CMC Stadium
- Interactive map of CMC Stadium
- Full name: Olympian Rahman Stadium, Calicut
- Former names: Medical College Ground
- Location: Calicut Medical College, Kozhikode
- Coordinates: 11°16′48″N 75°50′14″E﻿ / ﻿11.27998°N 75.83736°E
- Owner: Calicut Medical College
- Operator: Calicut Medical College Kerala Football Association Kerala Cricket Association
- Capacity: 15,000
- Surface: Grass

Construction
- Groundbreaking: 1991
- Built: 1991
- Opened: 2013 (Estimated)
- Cost: Rs.15 Crores
- General contractor: Gryphons India Constructions

Tenants
- Calicut Medical College Kerala Blasters FC (B) (secondary ground) Kerala Football Association Kerala State Cricket Team

= Calicut Medical College Stadium =

Football stadium in Kozhikode, Kerala, India

Calicut Medical College Stadium (officially Olympian Rahman Stadium) is a football stadium in the city of Kozhikode in Kerala.

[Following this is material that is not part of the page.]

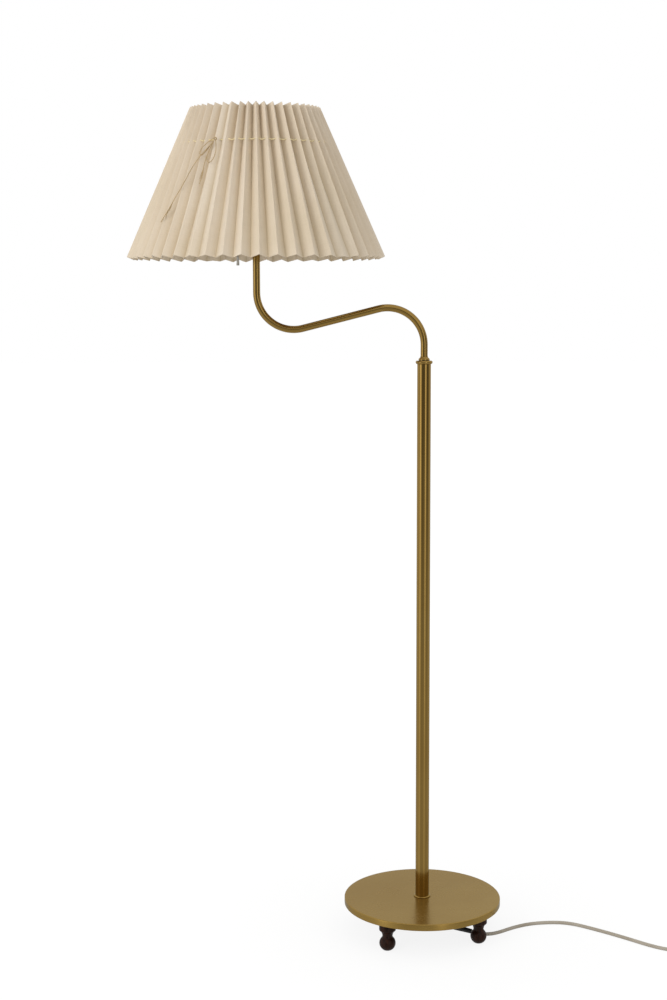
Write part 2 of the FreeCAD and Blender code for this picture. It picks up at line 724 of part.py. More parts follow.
def pull_chain():
    """Bead chain: balls on short links, one turned outline."""
    steps = []
    z = BELL_TOP_Z - 3.0
    half = math.sqrt(BEAD_CHAIN_R ** 2 - CHAIN_LINK_R ** 2)
    steps.append((CHAIN_LINK_R, z))
    centre = BELL_TOP_Z + 1.0 + half
    while centre + half < CHAIN_TOP_Z:
        steps.append((CHAIN_LINK_R, centre - half))
        steps.append(((BEAD_CHAIN_R, centre), (CHAIN_LINK_R, centre + half)))
        centre += CHAIN_PITCH
    last = steps[-1][1][1]
    return turned((0, z), *steps, (0, last)).translated(V(PULL_X, 0, 0))


def pull_bell():
    bore = CHAIN_LINK_R + 0.05
    bell = turned(
        (0, BELL_LOW_Z + 2.0), (1.4, BELL_LOW_Z), (2.2, BELL_LOW_Z),
        ((2.5, BELL_LOW_Z + 0.4), (2.5, BELL_LOW_Z + 1.0)), (2.0, BELL_TOP_Z - 5.0),
        ((1.7, BELL_TOP_Z - 1.4), (0.9, BELL_TOP_Z)), (0, BELL_TOP_Z))
    return bell.cut(rod(bore, BELL_TOP_Z - 3.0, BELL_TOP_Z + 1)).translated(V(PULL_X, 0, 0))


# ---- mains cord, from the column's axis ------------------------------------------------------
def mains_route():
    """By hand: out of the relief to the floor, behind the right foot and away to the right."""
    mouth = down_the_relief(RELIEF_STEM + RELIEF_TAPER)
    exit_point = polar(mouth.x, CORD_HEADING, mouth.z)
    led_out = polar(mouth.x + 18.5, CORD_HEADING,
                    mouth.z - 18.5 * math.tan(math.radians(RELIEF_SLOPE)))
    return [
        tuple(exit_point), tuple(led_out), (118, -34.5, FLOOR_CORD_Z),
        (134, -25.5, FLOOR_CORD_Z), (159, -5, FLOOR_CORD_Z), (189, 11.5, FLOOR_CORD_Z),
        (224, 18, FLOOR_CORD_Z), (257, 15, FLOOR_CORD_Z), (289, -6, FLOOR_CORD_Z),
        (340, -48, FLOOR_CORD_Z), (392, -98, FLOOR_CORD_Z), (430, -112, FLOOR_CORD_Z),
        (462, -112.5, COIL_LOW_Z), COIL_START]


COIL_LOW_Z = 4.1            # the lower layer lies on the tie's band
COIL_PITCH = 6.5
COIL_INNER_R = 25.5
COIL_TUCK = COIL_PITCH / (2 * math.pi)     # the half turn that climbs a layer tucks in by this
COIL_LAYER_TURNS = 3.375
COIL_OUTER_R = COIL_INNER_R + COIL_LAYER_TURNS * COIL_PITCH
COIL_HEADING = -6.0         # the cord runs into the coil this way
COIL_START = (492.0, -114.5, COIL_LOW_Z)
COIL_LEAD = 6.5             # straight ends of the coil's tube


def coil_centre():
    heading = math.radians(COIL_HEADING)
    x = COIL_START[0] + COIL_LEAD * math.cos(heading) - COIL_OUTER_R * math.sin(heading)
    y = COIL_START[1] + COIL_LEAD * math.sin(heading) + COIL_OUTER_R * math.cos(heading)
    return x, y


def coil_point(turn):
    """A point of the coil's centre line: in along the lower layer, up a layer, and out again."""
    spiral = COIL_LAYER_TURNS
    if turn < spiral:
        r = COIL_OUTER_R - COIL_PITCH * turn
        z = COIL_LOW_Z
    elif turn < spiral + 0.5:
        rise = (turn - spiral) / 0.5
        r = COIL_INNER_R - COIL_TUCK * math.sin(math.pi * rise)
        z = COIL_LOW_Z + COIL_PITCH * rise * rise * (3 - 2 * rise)
    else:
        r = COIL_INNER_R + COIL_PITCH * (turn - spiral - 0.5)
        z = COIL_LOW_Z + COIL_PITCH
    x, y = coil_centre()
    return V(x, y, 0) + polar(r, COIL_HEADING - 90 + 360 * turn, z)


def coil_tangent(turn):
    step = 1e-4
    return (coil_point(turn + step) - coil_point(turn - step)).normalize()


def coil_end():
    """Where the coil's tube ends, and the way it points there."""
    turns = 2 * COIL_LAYER_TURNS + 0.5
    tangent = coil_tangent(turns - 0.001)
    return coil_point(turns) + tangent * COIL_LEAD, tangent


def mains_coil():
    turns = 2 * COIL_LAYER_TURNS + 0.5
    steps = round(turns * 4)
    at = [turns * i / steps for i in range(steps + 1)]
    points = [coil_point(t) for t in at]
    level = [coil_tangent(min(max(t, 0.001), turns - 0.001)) for t in at]
    points[0] = coil_point(0)
    first_way = V(math.cos(math.radians(COIL_HEADING)), math.sin(math.radians(COIL_HEADING)), 0)
    level[0] = first_way
    edges = [Part.LineSegment(V(*COIL_START), points[0]).toShape()]
    for i in range(steps):
        edges += biarc(points[i], level[i], points[i + 1], level[i + 1])
    edges.append(Part.LineSegment(points[-1], coil_end()[0]).toShape())
    print("coil length", round(sum(e.Length for e in edges), 1),
          "least gap", round(least_gap(edges, CORD_R), 2))
    return swept(edges, CORD_R)


def least_gap(edges, r):
    """Least gap between stretches of a tube that lie more than a quarter turn apart."""
    pts = []
    run = 0.0
    for edge in edges:
        count = max(2, int(edge.Length / 2))
        for i in range(count):
            pts.append((run + edge.Length * i / count,
                        edge.valueAt(edge.getParameterByLength(edge.Length * i / count))))
        run += edge.Length
    apart = COIL_INNER_R * math.pi / 2
    return min(a[1].distanceToPoint(b[1]) for i, a in enumerate(pts)
               for b in pts[i + 1:] if b[0] - a[0] > apart) - 2 * r


PLUG_AXIS_Z = 6.9
TAIL_RUN = 17.0


def tail_route():
    """From the coil's end down to the plug, which lies beside the coil."""
    start, way = coil_end()
    side = V(way.y, -way.x, 0)
    forward = [0.0, 1.0, 2.05, 3.1]
    sideways = [0.0, 0.0, 1.1, 1.0]
    heights = [start.z, start.z, PLUG_AXIS_Z, PLUG_AXIS_Z]
    route = []
    for f, s, z in zip(forward, sideways, heights):
        p = start + way * (TAIL_RUN * f) + side * (2.2 * s)
        route.append((p.x, p.y, z))
    return route


def cord_tie():
    """Flat band round the coil's turns."""
    x, y = coil_centre()
    nearest = COIL_INNER_R - COIL_TUCK - CORD_R - 0.7
    farthest = COIL_OUTER_R + 0.2       # the turns have come this far in where the band is
    inner_wide = farthest - nearest
    low, high = COIL_LOW_Z - CORD_R - 0.25, COIL_LOW_Z + COIL_PITCH + CORD_R + 0.25
    band, width = 0.7, 9.0
    middle_r = (nearest + farthest) / 2
    outer = Part.makeBox(inner_wide + 2 * band, width, high - low + 2 * band,
                         V(middle_r - inner_wide / 2 - band, -width / 2, low - band))
    outer = outer.makeFillet(2.4, [e for e in outer.Edges if abs(e.tangentAt(0).y) > 0.9])
    inner = Part.makeBox(inner_wide, width + 2, high - low,
                         V(middle_r - inner_wide / 2, -width / 2 - 1, low))
    inner = inner.makeFillet(1.7, [e for e in inner.Edges if abs(e.tangentAt(0).y) > 0.9])
    return turn_about_z(outer.cut(inner), TIE_ANGLE).translated(V(x, y, 0))


TIE_ANGLE = 150.0
PLUG_LENGTH = 35.5
PLUG_WIDE = 35.3
PLUG_THICK = 13.6
PLUG_RELIEF = 22.0
PIN_SPACING = 18.6


def beside_coil(shape):
    """Places a plug that was modelled with its cord entry at the origin and its pins at +X."""
    route = tail_route()
    way = V(*route[-1]) - V(*route[-2])
    shape.rotate(V(0, 0, 0), UP, math.degrees(math.atan2(way.y, way.x)))
    shape.translate(V(route[-1][0], route[-1][1], PLUG_AXIS_Z))
    return shape


def plug_body():
    """Flat two-pin plug: a six-sided moulding with a tapering relief for the cord."""
    half = PLUG_WIDE / 2
    back = PLUG_RELIEF
    front = back + PLUG_LENGTH
    corners = [(back, 6.5), (back + 9, 11.5), (back + 21, half), (front, half - 0.6),
               (front, 0.6 - half), (back + 21, -half), (back + 9, -11.5), (back, -6.5)]
    low = -PLUG_THICK / 2
    wire = Part.makePolygon([V(x, y, low) for x, y in corners + corners[:1]])
    block = Part.Face(wire).extrude(V(0, 0, PLUG_THICK))
    upright = [e for e in block.Edges if abs(e.tangentAt(0).z) > 0.9]
    block = block.makeFillet(2.5, upright)
    rims = [e for e in block.Edges if abs(e.tangentAt(e.FirstParameter).z) < 0.1]
    block = block.makeFillet(2.0, rims)
    relief = Part.makeCone(CORD_R + 1.0, 5.6, back + 2, V(0, 0, 0), V(1, 0, 0))
    for i in range(4):
        groove = Part.makeTorus(5.0 + 0.22 * i, 0.7, V(4.5 + 4.2 * i, 0, 0), V(1, 0, 0))
        relief = relief.cut(groove)
    return beside_coil(block.fuse(relief).removeSplitter())


def plug_pins():
    """Two round pins, sleeved next to the body, with rounded tips."""
    face = PLUG_RELIEF + PLUG_LENGTH
    pins = []
    for side in (-1, 1):
        y = side * PIN_SPACING / 2
        sleeve = Part.makeCylinder(1.9, 10.0, V(face, y, 0), V(1, 0, 0))
        tip = Part.makeCylinder(2.0, 9.0, V(face + 10.0, y, 0), V(1, 0, 0))
        tip = tip.makeFillet(1.2, [e for e in tip.Edges if e.CenterOfMass.x > face + 18.9])
        pins.append(sleeve.fuse(tip))
    return beside_coil(Part.makeCompound(pins))


# ---- the sub-parts and where they go ---------------------------------------------------------
FOOT_NAMES = ("foot_front_right", "foot_rear_right", "foot_rear_left", "foot_front_left")


def round_the_column():
    parts = {
        "base_cover": base_cover(),
        "base_weight": base_weight(),
        "foot_studs": Part.makeCompound(four_of(foot_stud(), FOOT_FIRST_ANGLE)),
        "column_tube": tube(COLUMN_R, COLUMN_BORE, BASE_TOP_Z, COLUMN_TOP_Z),
        "column_foot_ring": column_foot_ring(),
        "column_plug": column_plug(),
        "base_nipple": tube(NIPPLE_R, NIPPLE_BORE, NIPPLE_LOW_Z, NIPPLE_TOP_Z),
        "clamp_washer": tube(20.0, NIPPLE_FIT, RECESS_Z - 2.0, RECESS_Z),
        "clamp_nut": clamp_nut(),
        "cord_relief": cord_relief(),
        "column_flex": column_flex(),
        "column_collar": column_collar(),
        "thrust_washer": tube(9.2, SLEEVE_R + SWIVEL_GAP, BEAD_TOP_Z, BEAD_TOP_Z + WASHER_T),
        "mains_cord": cord_along(mains_route(), CORD_R, "mains cord"),
        "mains_coil": mains_coil(),
        "mains_tail": cord_along(tail_route(), CORD_R, "mains tail"),
        "cord_tie": cord_tie(),
        "plug_body": plug_body(),
        "plug_pins": plug_pins(),
        "arm_tube": arm_tube(),
        "arm_ferrule": arm_ferrule(),
        "swivel_sleeve": swivel_sleeve(),
        "stop_pin": stop_pin(),
        "arm_flex": arm_flex(),
    }
    for name, solid in zip(FOOT_NAMES, four_of(foot(), FOOT_FIRST_ANGLE)):
        parts[name] = solid
    return parts


def round_the_shade():
    return {
        "holder_nipple": holder_nipple(),
        "holder_cup": holder_cup(),
        "pull_guide": pull_guide(),
        "switch_block": switch_block(),
        "holder_shell": holder_shell(),
        "holder_insert": holder_insert(),
        "screw_shell": screw_shell(),
        "centre_contact": centre_contact(),
        "shade_ring": shade_ring(),
        "fitter_ring": fitter_ring(),
        "fitter_spokes": fitter_spokes(),
        "frame_upper_ring": upper_ring(),
        "frame_lower_ring": lower_ring(),
        "frame_struts": frame_struts(),
        "shade_pleats": shade_pleats(),
        "draw_cord": draw_cord(),
        "draw_cord_bow": draw_cord_bow(),
        "bulb_cap": bulb_cap(),
        "bulb_glass": bulb_glass(),
        "pull_chain": pull_chain(),
        "pull_bell": pull_bell(),
    }


os.makedirs("parts", exist_ok=True)
for parts, axis_x in ((round_the_column(), COLUMN_X), (round_the_shade(), SHADE_X)):
    for name, shape in parts.items():
        placed = shape.translated(V(axis_x, 0, 0))
        for solid in placed.Solids:
            if not solid.isValid() or solid.Volume <= 0:
                print("check the solid of", name)
        placed.exportStep(f"parts/{name}.step")
        print(f"{name:18s} solids {len(placed.Solids)}  volume {placed.Volume / 1000:9.3f} cm3")
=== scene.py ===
"""Bridge floor lamp: a satin brass column on a weighted disc with four turned feet, a bent arm
that swivels on the column, and a pleated cotton shade drawn in by a cord.

Metres, +Z up. The column stands at COLUMN_X and the shade hangs round SHADE_X.
"""

import json
import math
import random

import bpy
from mathutils import Matrix, Vector

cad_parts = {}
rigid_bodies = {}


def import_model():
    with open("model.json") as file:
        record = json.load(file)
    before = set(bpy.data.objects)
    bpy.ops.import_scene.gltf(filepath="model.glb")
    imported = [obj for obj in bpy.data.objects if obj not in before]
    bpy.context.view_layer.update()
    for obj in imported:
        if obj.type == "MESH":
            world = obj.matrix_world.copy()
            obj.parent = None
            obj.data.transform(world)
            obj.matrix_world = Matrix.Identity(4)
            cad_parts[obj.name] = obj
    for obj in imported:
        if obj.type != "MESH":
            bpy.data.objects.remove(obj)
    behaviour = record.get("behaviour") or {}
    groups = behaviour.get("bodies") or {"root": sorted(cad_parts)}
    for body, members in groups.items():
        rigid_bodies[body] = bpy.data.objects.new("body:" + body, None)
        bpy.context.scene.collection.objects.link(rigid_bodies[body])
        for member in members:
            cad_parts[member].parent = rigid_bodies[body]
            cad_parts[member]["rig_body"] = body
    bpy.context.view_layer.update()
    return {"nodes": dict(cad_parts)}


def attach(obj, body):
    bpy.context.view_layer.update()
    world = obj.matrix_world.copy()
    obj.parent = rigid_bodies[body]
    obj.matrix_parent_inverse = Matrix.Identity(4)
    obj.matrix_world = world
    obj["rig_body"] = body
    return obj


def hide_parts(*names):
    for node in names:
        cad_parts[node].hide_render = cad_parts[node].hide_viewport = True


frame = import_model()
nodes = frame["nodes"]

MM = 0.001
COLUMN_X = 0.179
SHADE_X = -0.100
COLUMN_AT = Vector((179, 0, 0))      # the same two axes in millimetres
SHADE_AT = Vector((-100, 0, 0))

# the shade, in millimetres round its own axis
HEM_R, TOP_R = 214.0, 107.5
HEM_Z, TOP_Z = 1161.0, 1402.5
PLEATS = 48
FIRST_FOLD = -3.5
HEM_DEPTH, TOP_DEPTH, FOLD_DROP = 11.0, 14.0, 4.8
OPEN_PLEATS = ((41.5, 0.95), (-24.0, 0.45), (-71.0, 0.6), (101.5, 0.8), (154.0, 0.5),
               (-153.5, 0.9), (-108.0, 0.5))
DRAW_CORD_Z = 1343.0
CLOTH_WIDTH, CLOTH_LENGTH, CLOTH_THICKNESS = 1.745, 0.264, 0.0009     # metres, laid flat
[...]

Council Kozhikode District Sports Council and Kozhikode Corporation had constructed the stadium for 35th National Games. The stadium hosted football matches along with EMS Stadium.

== Location ==

Sports Complex is located in the campus of Government Medical College, Kozhikode which is about 10 km east from the heart of Calicut city. The college is around 10 km east of Calicut Railway station and around 30 km from Calicut International Airport. The college is 5 km from the NH 212 highway.

== Facilities ==

- Three storied new pavilion with the following facilities Change rooms and toilets for players
- Media work station
- Dope testing rooms
- VIP facilities
- Turfing with Mexican grass
- 400 metre synthetic track
- Internal drain, External drain and Peripheral drain

== Kerala Blasters FC (B) ==

The reserve squad of Kerala Blasters FC, the Kerala Blasters FC (B) use the stadium as their secondary home ground for Kerala Premier League and I-League 2nd Division matches.